While I have – regrettably – grown up, and my tastes have changed (I now favour the crooning of Crosby and Como), I am still enraptured by this time of year. It sounds like a cliché (it is): but I really do believe in the magic of Christmas.
But for many, regardless of creed or circumstance, the holiday season can be more stressful than spellbinding. This may be for any number of reasons. An often-overwhelming number of social engagements. The required catch-up with relos who know how to push your buttons. Feeling isolated in the pressing atmosphere of festive cheer. An ever-present and extensive barrage of Christmas songs – although, as you may have guessed, I’m a veritable elf and partial to the yuletide tunes. And then there’s the staggering financial pressure, the one that comes part and parcel with gift-giving.
All I want for Christmas
Picture a familiar scene from a festive film: manic shoppers, frantically checking their lists (and checking them twice) in the crush of retail centres and congested carparks. All to an Infinitely upbeat loop of Mariah Carey. Often, the holidays become tantamount to an almost never-ending retail slog. And whether you’re savvy enough to purchase a few presents online and avoid the crowds, the all-encompassing expectation to play Santa may have you feeling more like Scrooge. So why do we burden ourselves with this pressure to bear gifts, to the point of saying bah humbug?
What’s in a gift?
Anthropologists and sociologists have a long-held understanding that the act of exchanging gifts is a vital process for upholding social relationships – in almost every culture, worldwide.
In exploring the gift-giving systems of so-called archaic societies, French anthropologist Marcel Mauss came up with several key theories about the underlying meanings in the exchange of presents.
One aspect is that exchanging gifts is an expression of an existing social relationship (or even the marking of a new one), and the value of that relationship is represented in the gift. So when your sister unwraps that set of ornate bookends that cost you a week’s rent, and you look down at the funky pair of socks laid bare in your lap (in truth though, who doesn’t love socks?), there’s apparently a subtext of status and prestige being played out. Yeeesh, that’s a lot of pressure. Another key characteristic of gift exchange relates to reciprocity.
Although we may like to believe in our own altruism and generosity of spirit, according to Mauss, gifts are rarely ever given without ‘strings attached’. The gift exchange cycle is essentially a series of obligations: to give, to receive, and to return.
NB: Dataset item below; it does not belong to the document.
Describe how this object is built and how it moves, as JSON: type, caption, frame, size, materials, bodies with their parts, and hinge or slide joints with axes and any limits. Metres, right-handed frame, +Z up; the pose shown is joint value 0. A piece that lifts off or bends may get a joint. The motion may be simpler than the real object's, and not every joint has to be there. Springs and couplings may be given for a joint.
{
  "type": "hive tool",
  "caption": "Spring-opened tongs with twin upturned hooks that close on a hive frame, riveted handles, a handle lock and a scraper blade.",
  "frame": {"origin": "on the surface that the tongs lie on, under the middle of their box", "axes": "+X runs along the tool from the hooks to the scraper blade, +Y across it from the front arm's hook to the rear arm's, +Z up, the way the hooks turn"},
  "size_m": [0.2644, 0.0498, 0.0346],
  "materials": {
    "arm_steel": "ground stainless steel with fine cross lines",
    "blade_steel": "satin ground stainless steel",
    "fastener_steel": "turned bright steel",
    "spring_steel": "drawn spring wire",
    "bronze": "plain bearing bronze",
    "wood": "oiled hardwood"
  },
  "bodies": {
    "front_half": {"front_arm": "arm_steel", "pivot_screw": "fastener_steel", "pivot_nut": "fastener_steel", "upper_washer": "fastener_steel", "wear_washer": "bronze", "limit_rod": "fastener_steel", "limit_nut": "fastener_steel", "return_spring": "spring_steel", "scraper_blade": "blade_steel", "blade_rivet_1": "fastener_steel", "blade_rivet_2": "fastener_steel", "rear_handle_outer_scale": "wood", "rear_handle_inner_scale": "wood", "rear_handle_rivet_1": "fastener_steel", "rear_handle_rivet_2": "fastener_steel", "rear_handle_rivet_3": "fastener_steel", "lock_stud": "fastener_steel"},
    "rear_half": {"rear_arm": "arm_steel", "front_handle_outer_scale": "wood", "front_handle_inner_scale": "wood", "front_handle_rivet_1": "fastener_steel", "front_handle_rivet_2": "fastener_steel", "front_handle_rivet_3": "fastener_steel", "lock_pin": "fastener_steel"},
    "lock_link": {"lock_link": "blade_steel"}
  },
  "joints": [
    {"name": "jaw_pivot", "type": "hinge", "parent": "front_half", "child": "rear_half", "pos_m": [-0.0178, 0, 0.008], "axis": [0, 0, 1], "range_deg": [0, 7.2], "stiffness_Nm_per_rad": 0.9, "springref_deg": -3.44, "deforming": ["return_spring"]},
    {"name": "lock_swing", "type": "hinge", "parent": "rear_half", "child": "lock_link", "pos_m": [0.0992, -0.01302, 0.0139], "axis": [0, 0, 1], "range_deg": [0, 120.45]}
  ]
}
So when you devour a sumptuous dinner at a friend’s house, but don’t deign to supply dessert, you might be committing a festive faux-pas. The theory is that when we refuse a gift or fail to reciprocate (with something of equal value), we threaten the fragile fabric of our relationships. Crikey.
Given these ideas (ha! get it?), it’s no wonder we feel the weight of expectation when ‘tis the season to be generous. Well, what if we brought gift-giving back to basics? Scrooge bought Bob Cratchit a simple turkey – okay, it was twice the size of Tiny Tim – so that he could feed his family on Christmas Day. Perhaps we can follow this example and exchange gifts of a humble nature during the holidays.
Back to basics
If you’re a culinary creative, why not bake some biscuits for friends and colleagues? Pop them in an inexpensive glass jar and finish with a ribbon for a festive flourish. If you’ve a speedy knack for knitting (firstly, share your secrets), create a lightweight throw or blanket for a loved one that they can use year-round. Maybe you’re a plant whisperer (again, what’s your trick?). Offer to do some work in the garden for an elderly neighbour. There are endless possibilities for thoughtful gift-giving that need not subscribe to the social pressures of spending.
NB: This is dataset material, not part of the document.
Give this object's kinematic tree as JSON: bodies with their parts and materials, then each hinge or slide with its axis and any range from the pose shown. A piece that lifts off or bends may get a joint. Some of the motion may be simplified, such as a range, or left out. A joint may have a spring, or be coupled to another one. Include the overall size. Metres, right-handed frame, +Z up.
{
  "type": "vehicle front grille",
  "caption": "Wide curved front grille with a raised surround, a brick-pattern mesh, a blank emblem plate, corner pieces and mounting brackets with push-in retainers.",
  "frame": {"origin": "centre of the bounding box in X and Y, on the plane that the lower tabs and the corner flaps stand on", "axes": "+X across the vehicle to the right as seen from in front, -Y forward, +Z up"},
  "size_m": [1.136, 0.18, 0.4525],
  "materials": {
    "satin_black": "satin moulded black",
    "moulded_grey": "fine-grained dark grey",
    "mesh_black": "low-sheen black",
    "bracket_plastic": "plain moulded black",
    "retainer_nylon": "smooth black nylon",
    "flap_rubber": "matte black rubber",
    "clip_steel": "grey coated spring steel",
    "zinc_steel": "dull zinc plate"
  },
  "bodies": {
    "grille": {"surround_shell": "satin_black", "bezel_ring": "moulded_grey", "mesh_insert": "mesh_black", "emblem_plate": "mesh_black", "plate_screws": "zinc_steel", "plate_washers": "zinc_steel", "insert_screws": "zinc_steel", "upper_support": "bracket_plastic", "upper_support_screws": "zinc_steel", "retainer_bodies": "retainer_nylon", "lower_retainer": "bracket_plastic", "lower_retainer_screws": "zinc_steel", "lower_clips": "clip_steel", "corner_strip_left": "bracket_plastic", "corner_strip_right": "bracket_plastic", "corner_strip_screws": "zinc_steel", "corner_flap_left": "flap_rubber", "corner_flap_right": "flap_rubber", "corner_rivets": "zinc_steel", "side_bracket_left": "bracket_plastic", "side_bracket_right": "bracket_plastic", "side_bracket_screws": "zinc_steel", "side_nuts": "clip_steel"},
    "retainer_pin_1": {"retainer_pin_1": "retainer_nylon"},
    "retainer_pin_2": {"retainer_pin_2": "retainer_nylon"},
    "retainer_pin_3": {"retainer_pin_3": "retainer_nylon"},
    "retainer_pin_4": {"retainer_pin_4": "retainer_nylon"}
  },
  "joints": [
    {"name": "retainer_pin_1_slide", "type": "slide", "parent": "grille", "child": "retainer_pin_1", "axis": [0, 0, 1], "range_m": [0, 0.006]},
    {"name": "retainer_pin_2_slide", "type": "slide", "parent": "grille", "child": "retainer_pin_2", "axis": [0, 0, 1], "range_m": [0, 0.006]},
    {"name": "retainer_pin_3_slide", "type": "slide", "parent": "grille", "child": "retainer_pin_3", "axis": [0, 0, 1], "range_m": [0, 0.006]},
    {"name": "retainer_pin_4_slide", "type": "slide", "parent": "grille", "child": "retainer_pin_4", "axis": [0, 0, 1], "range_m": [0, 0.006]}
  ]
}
After all, the tale of Scrooge makes the case for generosity – but the quintessential messages in A Christmas Carol are those of kind-heartedness, hope, forgiveness, and coming together.
The ultimate gift
One Christmas morning in my teens, my hand delved into the furthest reaches of my Santa-sack and wrapped around a small, rectangular parcel. As I peeled back the paper wrapping, I glimpsed a corner of faded red plastic and felt my heart begin to skip with joy inside my chest. Here We Come A-Carolling. It was the beloved cassette from my childhood, imbued with the spirit of Christmas Past. My parents had bestowed it to me.
The greatest gift I’ve ever received wasn’t elaborate, or expensive, or side-lined by social expectations. It was small, and humble, and characterised by treasured memories – made in moments of peace, and hope, and joy.
The heart of the holidays has nothing to do with a present. But it involves being present – in whichever way you choose to celebrate. And that, in itself, is the gift.